Leukoencephalopathy with calcification and cysts (LCC) is a rare Mendelian disease affecting the brain, with patients experiencing progressive features including seizures, motor difficulties, cognitive decline and early death. Although LCC most often presents in childhood, the disease can first manifest at any age from infancy to late adulthood, with no genetic correlation yet known to explain the variation in age of onset. Until recently there was no diagnostic blood test for the disease, and there are currently no effective treatments for those affected.

The name LCC refers to the changes observed on brain imaging of patients; these include white matter damage (‘leukodystrophy’), a particular pattern of cerebral calcification, and the presence of ‘holes’ (cysts) in the brain tissue. Examination of brain samples taken from patients shows that the disease affects the small blood vessels in the brain, a so-called microangiopathy.

Following their identification, in 2016, of the LCC disease-associated gene (SNORD118), Prof Crow’s group have recently published a zebrafish model of LCC, and reported on the largest series of LCC patients yet described. SNORD118 encodes a small nucleolar RNA (snoRNA) called U8, which plays a key role in the biology of ribosomes, an integral component of the cellular translation machinery. How dysfunction of U8 leads to the problems seen in the brain blood vessels is yet to be established.

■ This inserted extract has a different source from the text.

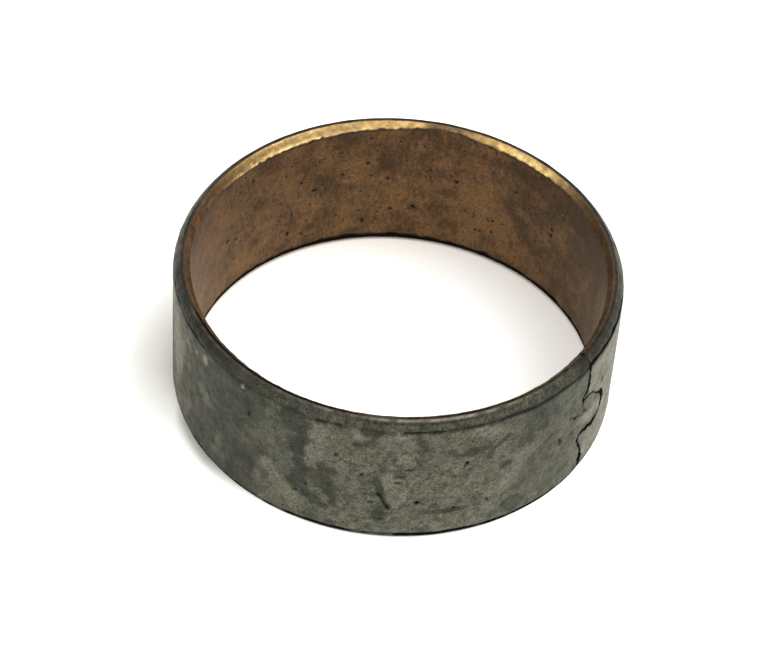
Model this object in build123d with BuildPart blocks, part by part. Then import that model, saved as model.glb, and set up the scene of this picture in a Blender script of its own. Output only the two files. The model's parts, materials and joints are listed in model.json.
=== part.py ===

In the MRC awarded project, Yanick Crow and his group, together with Ray O’Keefe from the University of Manchester, Denis Lafontaine from the IMBM in Brussels, and HGU colleagues Greg Kudla and Javier Caceres, will combine their access to patient material and clinical data with experimental cellular systems and their zebrafish model to try to better understand the pathology of LCC. These studies will help to explain how the snoRNA U8 functions to maintain healthy brain blood vessels, and how disruption of U8 function leads to the development of disease. Such insights should take us nearer to a treatment for the devastating disorder LCC, and perhaps shed light on other diseases of the cerebral vasculature including stroke.

 

We are delighted to receive such generous funding from the MRC to study the orphan disease LCC. This award will allow us to shed new light on the function of the understudied snoRNA U8, and represents a real source of hope for affected parents and their families.